The United States, supporting Endrew, contends that the Supreme Court has held the FAPE requirement the “most fundamental” to IDEA and that questions about how the FAPE can be satisfied arises frequently in litigation and in everyday decisions by schools. . The United States argues that conflicting standards can only be resolved by the Supreme Court to ensure that children with varying levels of disabilities get the same protection under federal law, regardless of where they live. Indeed, the United States asserts that children with different abilities should receive individualized attention and benefits, which would be achievable only under the “meaningful” benefits standard. 118 Members of Congress agree: Congress passed the FAPE requirements to ensure that children with disabilities would not only physically attend school, but receive full educational opportunities and make meaningful progress.

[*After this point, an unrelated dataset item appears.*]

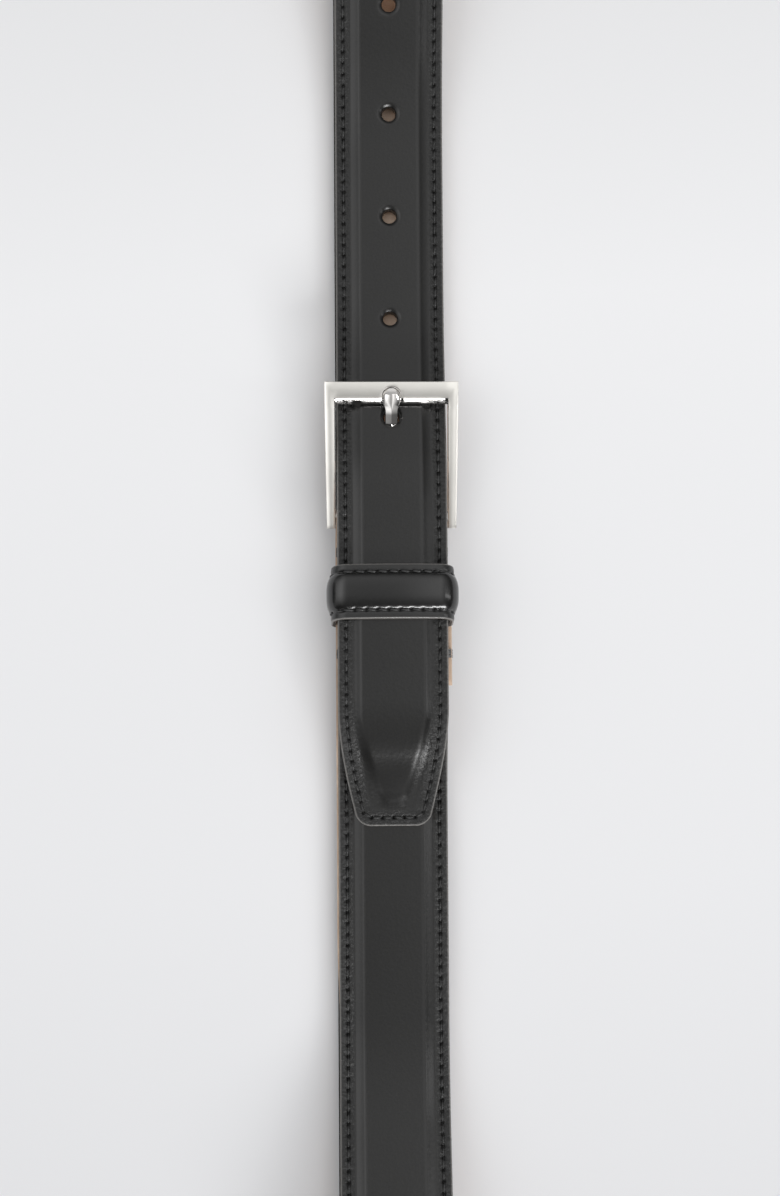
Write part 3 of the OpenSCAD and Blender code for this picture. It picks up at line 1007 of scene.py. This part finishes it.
def strap_seam(side, name, node):
    bundle = Bundle()
    rng = random.Random(11 + side)
    for k in range(last_k):
        s0 = S_FIRST + k * STITCH
        s1 = s0 + STITCH
        a, b = [(side * (HALF_W - SEAM_IN) + float(shift(s)), s) for s in (s0, s1)]
        seam_stitch(bundle, a, b, 0.09 + rng.uniform(-0.03, 0.03))
    obj = bundle.build(name, THREAD)
    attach(obj, "strap")
    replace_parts(obj, node)


strap_seam(-1, "seam_stitches_left", "seam_thread_left")
strap_seam(1, "seam_stitches_right", "seam_thread_right")

bundle = Bundle()
rng = random.Random(5)
front = TABLE_S > marks[LAST_BEND_END + 1]
needle_s = np.interp(-NEEDLES[:, 1], -TABLE[front, 0], TABLE_S[front])
needle_places = list(zip(NEEDLES[:, 0], needle_s))
for k in range(seam_count):
    lean = (0.09 + rng.uniform(-0.03, 0.03)) * (1 if k < seam_count / 2 else -1)
    seam_stitch(bundle, needle_places[k], needle_places[k + 1], lean)
tail_stitches = bundle.build("tail_seam_stitches", THREAD)
bend_with_tail(tail_stitches, ["tail_seam_thread"])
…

Douglas County argues that Congress has had many opportunities to modify the Rowley standard but has explicitly chosen not to, indicating that Congress “considers Rowley as settled law.” Additionally, Douglas County argues that because IDEA funding generally comes from state budgets, if a higher standard should be imposed, the decision to do so should be left to state legislatures. The National Association of State Directors of Special Education ( “NASDSE”) maintains that when the IDEA was first passed in 1975 and standards set by Rowley in 1982, the law recognized that each individual had different wide range of abilities that schools would need to cater to. According to NASDSE, the law refused to specify any single level of benefits children would be entitled to precisely because of these differences. As Congress revised the IDEA in the decades following, it steadily improved standards from a “baseline of inclusion” to “ensuring equality of opportunity, full participation, and economic self-sufficiency” (in the 1997 Amendments) to having educators set high expectations and preparing students to the “maximum extent possible” to lead independent lives in 2004. Thanks to these standards, says the NASDSE, a standard much more rigorous than the Rowley standard is already practiced daily in schools across the nation.


The United States contends that states should provide meaningful educational benefits to children with disabilities, and not merely aim for some, or merely more than de minimis, progress. A “merely more than de minimis” standard, the United States argues, is incompatible with the meaning of “appropriate” education in the context of a child’s potential and would clash with Congressional intent. Indeed, 118 Members of Congress agree that a “merely more than de minimis” standard would make IDEA’s promises to students “illusory” and would frustrate Congressional intent. Former Officials of the U.S. Department of Education explain that students with disabilities have come a long way in setting high achievement goals and showing educational success; they attribute this to the FAPE standard that has steadily progressed since 1982, and argue that standards and expected outcomes must continue to advance and set higher goals for students.

NASDSE believes that a child should receive more than just-above-trivial educational benefits from public schools, but that standard (more meaningful than just-above-trivial) is actually already the norm today. Similarly, Douglas County contends that the alleged circuit split in standard-setting argued forth by Endrew is merely a difference in word choice; all circuits employ the same standard set forth by Rowley but merely use different adjectives to describe those standards.